## Work instructions
Reproduce, word for word, every line from the first one down to the line containing "on the axis.", and nothing else.
#####
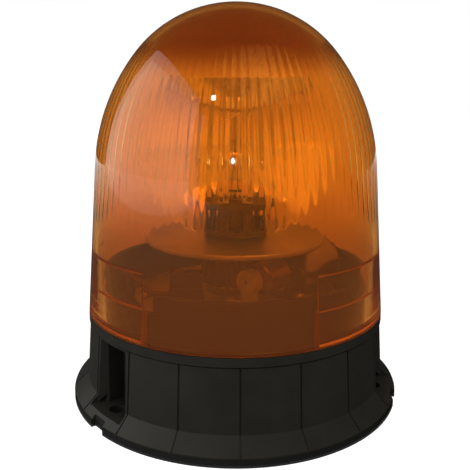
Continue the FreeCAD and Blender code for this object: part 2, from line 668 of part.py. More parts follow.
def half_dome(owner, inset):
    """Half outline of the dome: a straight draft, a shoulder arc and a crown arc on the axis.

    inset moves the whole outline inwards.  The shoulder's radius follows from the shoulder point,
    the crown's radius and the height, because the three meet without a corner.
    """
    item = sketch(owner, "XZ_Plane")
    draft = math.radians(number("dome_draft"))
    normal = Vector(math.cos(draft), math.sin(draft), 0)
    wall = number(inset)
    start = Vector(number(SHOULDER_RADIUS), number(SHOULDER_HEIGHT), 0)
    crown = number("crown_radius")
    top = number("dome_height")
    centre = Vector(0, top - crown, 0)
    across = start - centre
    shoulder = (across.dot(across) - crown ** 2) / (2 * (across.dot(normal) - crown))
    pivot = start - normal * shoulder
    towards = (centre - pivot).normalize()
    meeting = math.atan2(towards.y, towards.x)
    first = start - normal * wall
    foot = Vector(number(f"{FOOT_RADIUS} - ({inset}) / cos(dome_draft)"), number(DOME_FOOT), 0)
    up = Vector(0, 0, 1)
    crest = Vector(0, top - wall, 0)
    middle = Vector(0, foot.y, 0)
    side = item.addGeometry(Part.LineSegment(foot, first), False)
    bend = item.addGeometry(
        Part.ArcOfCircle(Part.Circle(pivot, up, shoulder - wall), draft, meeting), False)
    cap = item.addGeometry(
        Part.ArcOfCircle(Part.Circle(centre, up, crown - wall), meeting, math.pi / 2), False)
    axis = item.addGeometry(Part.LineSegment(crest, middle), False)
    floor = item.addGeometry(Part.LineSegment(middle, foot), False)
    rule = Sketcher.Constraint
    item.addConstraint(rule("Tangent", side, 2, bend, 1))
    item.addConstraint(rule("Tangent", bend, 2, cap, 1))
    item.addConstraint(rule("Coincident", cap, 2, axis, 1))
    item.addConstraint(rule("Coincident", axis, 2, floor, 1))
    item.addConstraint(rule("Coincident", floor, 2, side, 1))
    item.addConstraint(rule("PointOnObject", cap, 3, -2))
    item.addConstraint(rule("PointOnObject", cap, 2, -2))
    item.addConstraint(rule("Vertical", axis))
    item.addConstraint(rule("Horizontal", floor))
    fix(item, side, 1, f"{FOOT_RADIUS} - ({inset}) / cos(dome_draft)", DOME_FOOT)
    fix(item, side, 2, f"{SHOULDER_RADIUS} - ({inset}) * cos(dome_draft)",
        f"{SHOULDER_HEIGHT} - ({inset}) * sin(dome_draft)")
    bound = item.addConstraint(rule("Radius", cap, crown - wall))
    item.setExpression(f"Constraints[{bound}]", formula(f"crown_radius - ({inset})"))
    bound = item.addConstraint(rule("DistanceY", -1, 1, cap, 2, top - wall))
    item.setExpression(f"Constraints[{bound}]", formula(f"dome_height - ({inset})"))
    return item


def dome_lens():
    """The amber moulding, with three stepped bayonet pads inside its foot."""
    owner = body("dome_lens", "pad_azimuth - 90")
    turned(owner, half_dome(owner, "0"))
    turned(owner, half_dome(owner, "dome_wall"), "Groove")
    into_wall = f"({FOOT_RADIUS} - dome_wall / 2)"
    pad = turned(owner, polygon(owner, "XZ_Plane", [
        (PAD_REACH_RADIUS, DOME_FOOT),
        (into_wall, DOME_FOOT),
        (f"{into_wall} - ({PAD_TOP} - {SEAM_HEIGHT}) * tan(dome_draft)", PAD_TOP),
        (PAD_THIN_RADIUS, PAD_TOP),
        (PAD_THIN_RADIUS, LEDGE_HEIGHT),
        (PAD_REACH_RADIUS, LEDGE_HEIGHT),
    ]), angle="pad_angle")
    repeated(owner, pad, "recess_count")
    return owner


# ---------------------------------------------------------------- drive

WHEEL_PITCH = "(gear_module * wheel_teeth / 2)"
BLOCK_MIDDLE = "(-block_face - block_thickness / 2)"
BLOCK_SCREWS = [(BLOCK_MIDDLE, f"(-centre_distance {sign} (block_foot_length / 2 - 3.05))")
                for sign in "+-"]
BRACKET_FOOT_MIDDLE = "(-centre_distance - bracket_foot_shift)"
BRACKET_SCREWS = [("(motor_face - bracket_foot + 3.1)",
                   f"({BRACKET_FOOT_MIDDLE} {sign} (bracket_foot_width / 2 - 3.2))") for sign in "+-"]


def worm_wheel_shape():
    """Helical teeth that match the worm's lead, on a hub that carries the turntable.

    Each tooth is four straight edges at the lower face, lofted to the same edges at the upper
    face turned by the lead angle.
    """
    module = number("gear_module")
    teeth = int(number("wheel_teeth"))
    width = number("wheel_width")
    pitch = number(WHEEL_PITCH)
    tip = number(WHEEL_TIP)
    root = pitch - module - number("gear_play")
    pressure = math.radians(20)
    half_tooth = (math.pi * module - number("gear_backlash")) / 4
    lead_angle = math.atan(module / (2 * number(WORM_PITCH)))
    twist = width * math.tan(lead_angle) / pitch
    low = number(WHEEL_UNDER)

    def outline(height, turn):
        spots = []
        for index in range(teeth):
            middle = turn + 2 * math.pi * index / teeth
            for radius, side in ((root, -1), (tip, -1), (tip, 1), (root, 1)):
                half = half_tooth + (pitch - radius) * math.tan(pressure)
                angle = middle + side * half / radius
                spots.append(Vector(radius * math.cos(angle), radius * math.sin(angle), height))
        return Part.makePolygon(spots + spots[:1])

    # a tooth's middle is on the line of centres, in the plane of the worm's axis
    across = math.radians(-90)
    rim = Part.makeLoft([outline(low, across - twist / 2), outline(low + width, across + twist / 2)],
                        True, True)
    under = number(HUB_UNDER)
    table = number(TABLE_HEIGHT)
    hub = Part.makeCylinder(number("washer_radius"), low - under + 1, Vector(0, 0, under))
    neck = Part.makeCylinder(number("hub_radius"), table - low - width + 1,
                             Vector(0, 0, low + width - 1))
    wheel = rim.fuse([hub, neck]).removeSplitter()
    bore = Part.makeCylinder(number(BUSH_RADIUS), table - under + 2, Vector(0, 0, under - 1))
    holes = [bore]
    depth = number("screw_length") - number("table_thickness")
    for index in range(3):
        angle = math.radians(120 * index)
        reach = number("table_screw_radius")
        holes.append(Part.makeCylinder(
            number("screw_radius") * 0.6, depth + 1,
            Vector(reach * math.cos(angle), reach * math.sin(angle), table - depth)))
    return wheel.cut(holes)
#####
## Correct response
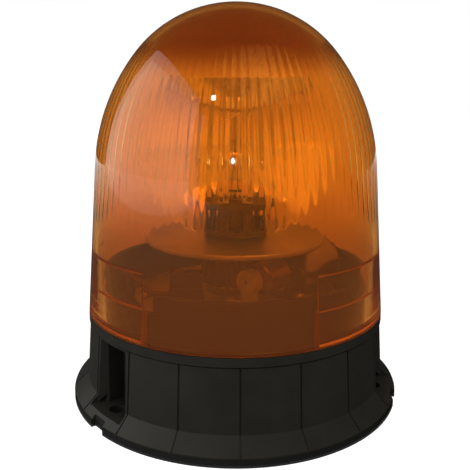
Continue the FreeCAD and Blender code for this object: part 2, from line 668 of part.py. More parts follow.
def half_dome(owner, inset):
    """Half outline of the dome: a straight draft, a shoulder arc and a crown arc on the axis.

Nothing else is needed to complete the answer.